Il y a fort à parier que les abstentionnistes - non pas ceux qui s’abstiennent par dépit mais ceux qui se sont retirés volontairement du jeu électoral en prônant le boycott - n’adhéreront pas à ce chapitre.
Mais, comme indiqué plus haut, les méthodes sont toutes respectables et, dans une certaine mesure, complémentaires.
La tête du Canard
L’objet de cet exposé susciterait des commentaires à n’en plus finir (pour preuves les milliers de polémiques présentes dans nos forums). L’aparté ci-dessus sur les tenants du boycott en est un exemple.
Un autre aparté peut concerner la propension que nous avons de couper toute tête dès lors qu’elle dépasse un peu trop. Cette allergie à tout leader a fait notre force (en particulier lors des premiers actes) mais elle devient un frein quand il s’agit de s’organiser.
Quel que soit notre parcours ou nos choix quant au mode d’action à mener, nous avons tous vu comment les choses se passaient.
Que ce soit pour une action terrain, un choix de stratégie, ou la rédaction d’un document, même si le choix définitif est répercuté à travers un processus démocratique, le débat préalable donne lieu à des échanges d’idées, des controverses portés par des individualités, pas par un invisible esprit collectif mais par des gens les uns à côté des autres.
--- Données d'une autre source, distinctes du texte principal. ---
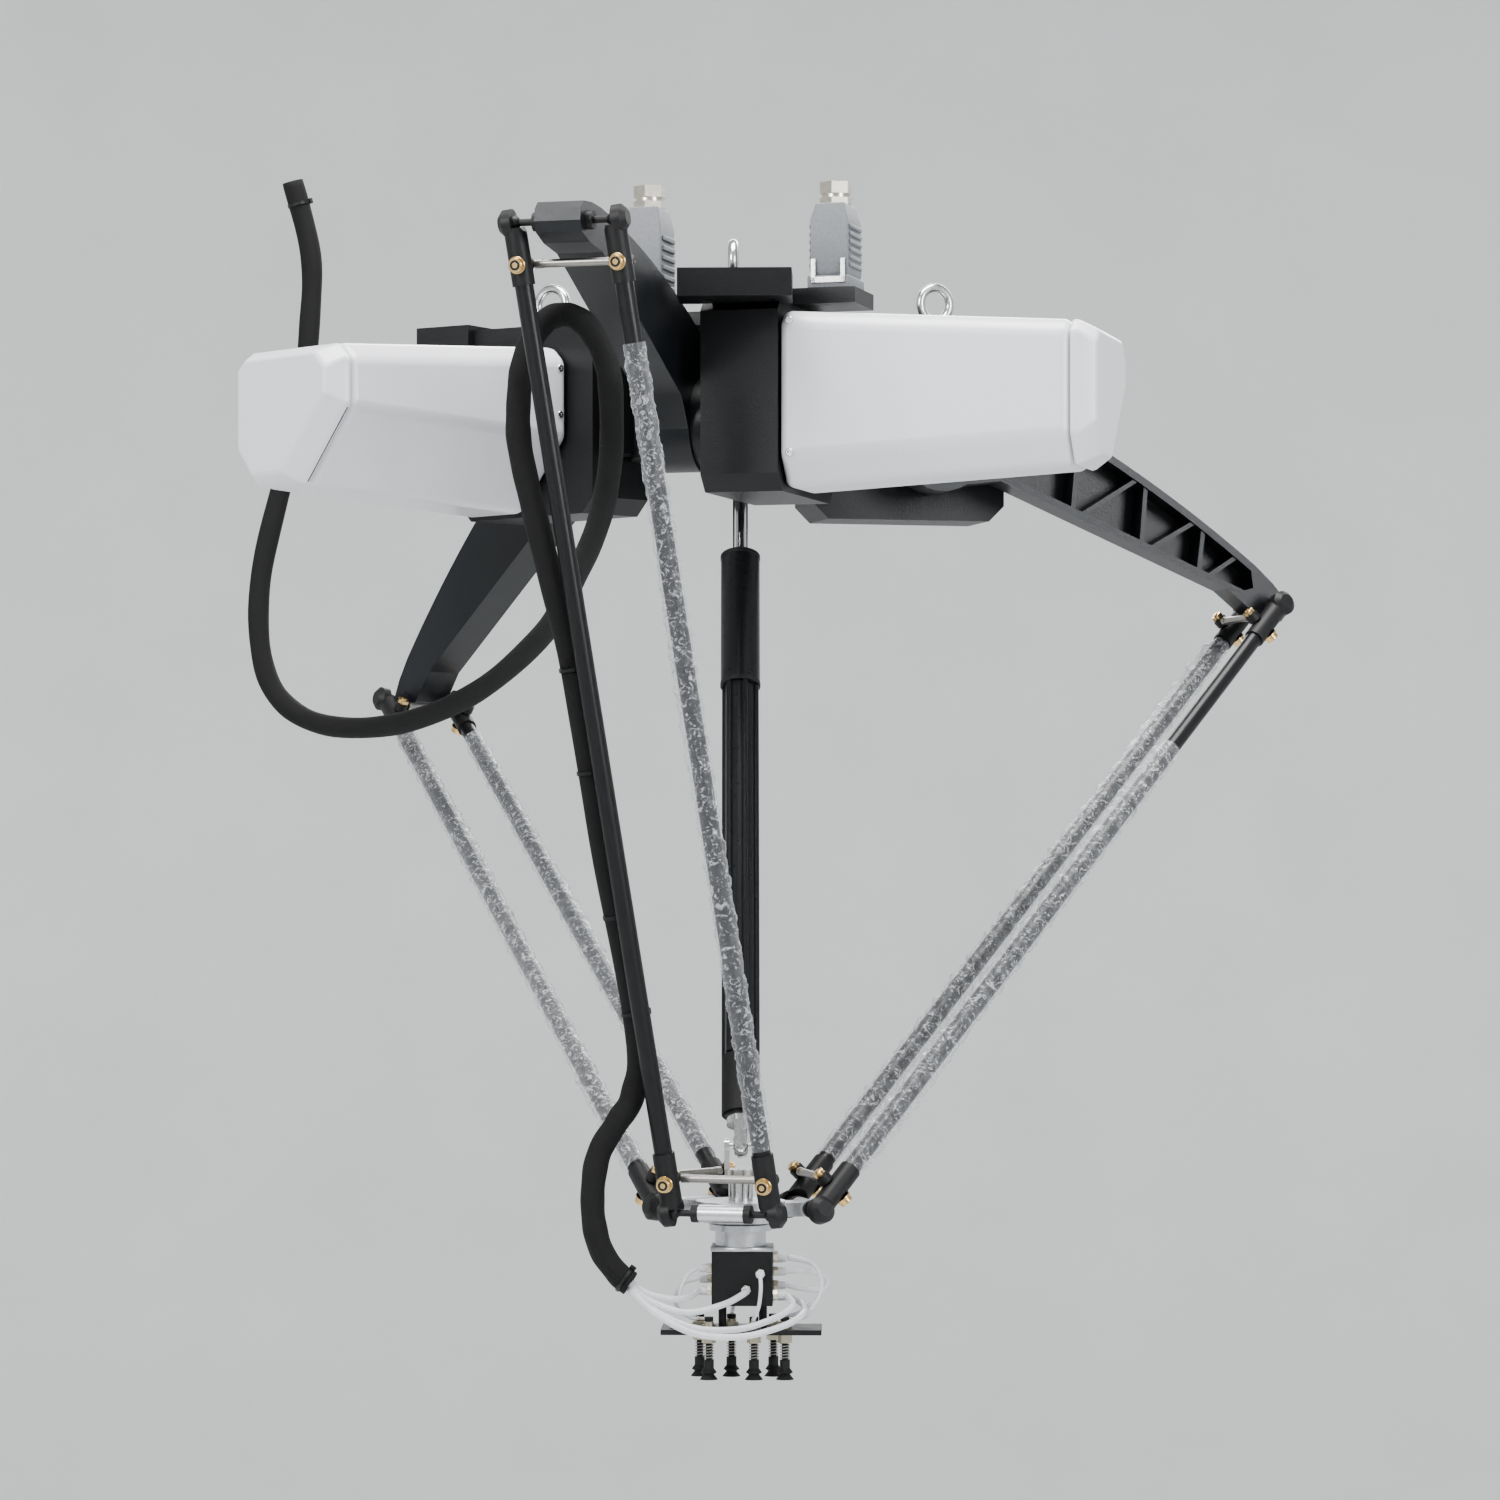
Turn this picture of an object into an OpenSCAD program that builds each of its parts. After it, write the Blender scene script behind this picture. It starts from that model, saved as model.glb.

Et de fait le processus démocratique valide la thèse d’une ou plusieurs de ces individualités… et lorsqu’une de ces individualités hérite régulièrement de ce genre de validation, elle devient quelqu’un qu’on écoute.
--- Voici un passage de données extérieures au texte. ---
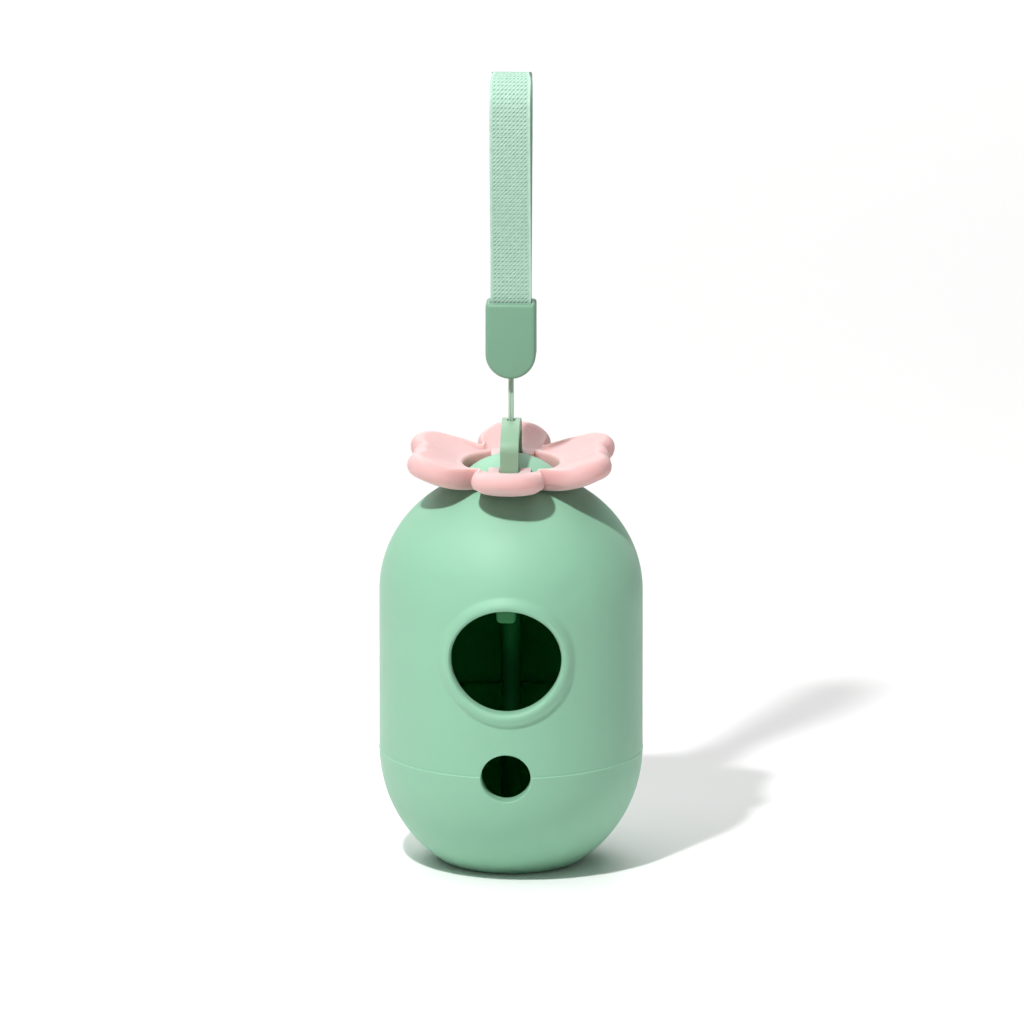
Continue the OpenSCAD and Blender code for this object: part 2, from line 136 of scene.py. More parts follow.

C’est naturel et ce n’est pas grave ! Dès lors que l’assentiment envers cette personne n’est pas acquis systématiquement et que le processus démocratique persiste.
Pour dire la chose simplement :
« Si quelqu'un a régulièrement de bonnes idées, qu'elles sont régulièrement adoptées par une majorité, il n’est pas gênant de considérer que cette personne est un(e) leader. ... Jusqu'à ce que, sans que cela soit souhaitable, elle dise 2 ou 3 conneries (articulation révocatoire). » (on peut biffer et remplacer le mot « leader » par tout autre mot plus plaisant ou mois choquant mais le résultat sera le même)
L’Avant et l’Après
Nous ne devons pas perdre de vue ce que l’on fait quand on parle de stratégie, de moyen de parvenir à instaurer une société plus juste… et ce que l’on fait lorsque l’on parle de RIC et que l’on rédige une constitution.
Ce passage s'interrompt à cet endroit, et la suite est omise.